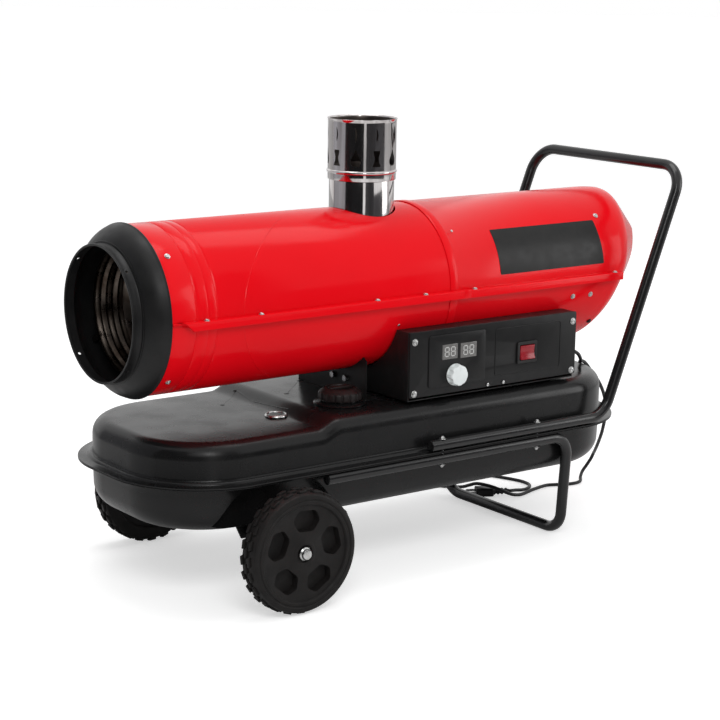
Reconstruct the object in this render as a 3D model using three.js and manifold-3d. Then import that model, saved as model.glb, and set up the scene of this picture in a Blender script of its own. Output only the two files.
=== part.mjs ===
// Indirect oil fired air heater with flue, on a wheeled fuel tank.
// Millimetres, +Z up. X runs along the barrel, the air outlet is at -X and the push handle at +X.
// The control panel faces -Y. The origin is on the floor, under the middle of the heater.
import * as THREE from 'three';
import { mergeVertices } from 'three/addons/utils/BufferGeometryUtils.js';
import Module from 'manifold-3d';

const wasm = await Module();
wasm.setup();

// ---------------------------------------------------------------- driving dimensions

const GAP = 0.3;                 // clearance between pieces that touch
const SHEET = 1.5;               // body sheet metal
const TUBE_R = 9.5;              // handle and leg tube, 19 mm outside

const AXLE_X = -319;
const WHEEL_R = 100;
const WHEEL_OUTER_Y = 252;
const WHEEL_WIDTH = 38;
const AXLE_R = 6;

const TANK_MID_X = -34.5;
const TANK_CORE_X = 340.5;       // half length of the straight core of the tank outline
const TANK_CORE_Y = 37;
const FLANGE_R = 163;            // corner radius of the flange, 200 mm half width in all
const WALL_R = 139;              // corner radius of the tank wall
const TANK_BOTTOM_Z = 126;
const FLANGE_Z = 204;            // underside of the folded flange
const TANK_TOP_Z = 271;
const PLATEAU_Z = 285;           // raised rear part of the tank top
const PLATEAU_X = -212;
const TANK_SHEET = 2;

const AXIS_Z = 461;              // height of the barrel axis
const BARREL_R = 136.5;
const SHELL_FRONT_X = -484;
const SHELL_JOINT_X = 59;
const SHOULDER_X = 416;          // where the rear hood starts to close
const HOOD_LENGTH = 105;
const HOOD_DROP = 112;
const HOOD_END_ANGLE = 61;       // degrees of the hood's quarter ellipse that are there
const SEAM_FRONT_X = -450;
const SEAM_REAR_X = 440;
const SEAM_OUT_Y = 148;
const SEAM_LIP = 12;

const NOZZLE_FRONT_X = -541.5;
const COLLAR_R = 110;
const NOZZLE_R = 139.5;

const FLUE_X = -35.5;
const FLUE_R = 55;
const COWL_R = 57.5;
const COWL_BOTTOM_Z = 643;
const FLUE_TOP_Z = 745;
const COWL_SLOTS = 11;

const HANDLE_Y = 193;
const HANDLE_START_X = -29;
const HANDLE_FOOT_X = 361;       // where the handle tube leaves the flange
const HANDLE_TOP_X = 532;
const HANDLE_TOP_Z = 650;
const LEG_Y = 192;
const FOOT_Y = 157;               // the legs lean inwards to the foot bar
const LEG_START_X = -238;
const LEG_BEND_X = 279;
const LEG_FOOT_X = 300;
const BOLT_XS = [-4, 205];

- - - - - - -

* GOAL OF THE EXERCISE: Write out each line of the data above again, exactly as given.

* SOLUTION FOR THIS EXERCISE:
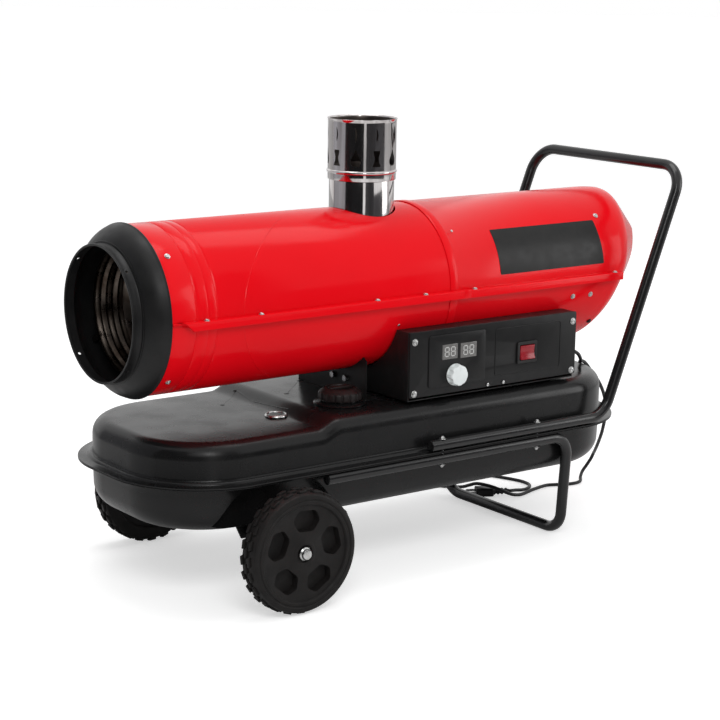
Reconstruct the object in this render as a 3D model using three.js and manifold-3d. Then import that model, saved as model.glb, and set up the scene of this picture in a Blender script of its own. Output only the two files.
=== part.mjs ===
// Indirect oil fired air heater with flue, on a wheeled fuel tank.
// Millimetres, +Z up. X runs along the barrel, the air outlet is at -X and the push handle at +X.
// The control panel faces -Y. The origin is on the floor, under the middle of the heater.
import * as THREE from 'three';
import { mergeVertices } from 'three/addons/utils/BufferGeometryUtils.js';
import Module from 'manifold-3d';

const wasm = await Module();
wasm.setup();

// ---------------------------------------------------------------- driving dimensions

const GAP = 0.3;                 // clearance between pieces that touch
const SHEET = 1.5;               // body sheet metal
const TUBE_R = 9.5;              // handle and leg tube, 19 mm outside

const AXLE_X = -319;
const WHEEL_R = 100;
const WHEEL_OUTER_Y = 252;
const WHEEL_WIDTH = 38;
const AXLE_R = 6;

const TANK_MID_X = -34.5;
const TANK_CORE_X = 340.5;       // half length of the straight core of the tank outline
const TANK_CORE_Y = 37;
const FLANGE_R = 163;            // corner radius of the flange, 200 mm half width in all
const WALL_R = 139;              // corner radius of the tank wall
const TANK_BOTTOM_Z = 126;
const FLANGE_Z = 204;            // underside of the folded flange
const TANK_TOP_Z = 271;
const PLATEAU_Z = 285;           // raised rear part of the tank top
const PLATEAU_X = -212;
const TANK_SHEET = 2;

const AXIS_Z = 461;              // height of the barrel axis
const BARREL_R = 136.5;
const SHELL_FRONT_X = -484;
const SHELL_JOINT_X = 59;
const SHOULDER_X = 416;          // where the rear hood starts to close
const HOOD_LENGTH = 105;
const HOOD_DROP = 112;
const HOOD_END_ANGLE = 61;       // degrees of the hood's quarter ellipse that are there
const SEAM_FRONT_X = -450;
const SEAM_REAR_X = 440;
const SEAM_OUT_Y = 148;
const SEAM_LIP = 12;

const NOZZLE_FRONT_X = -541.5;
const COLLAR_R = 110;
const NOZZLE_R = 139.5;

const FLUE_X = -35.5;
const FLUE_R = 55;
const COWL_R = 57.5;
const COWL_BOTTOM_Z = 643;
const FLUE_TOP_Z = 745;
const COWL_SLOTS = 11;

const HANDLE_Y = 193;
const HANDLE_START_X = -29;
const HANDLE_FOOT_X = 361;       // where the handle tube leaves the flange
const HANDLE_TOP_X = 532;
const HANDLE_TOP_Z = 650;
const LEG_Y = 192;
const FOOT_Y = 157;               // the legs lean inwards to the foot bar
const LEG_START_X = -238;
const LEG_BEND_X = 279;
const LEG_FOOT_X = 300;
const BOLT_XS = [-4, 205];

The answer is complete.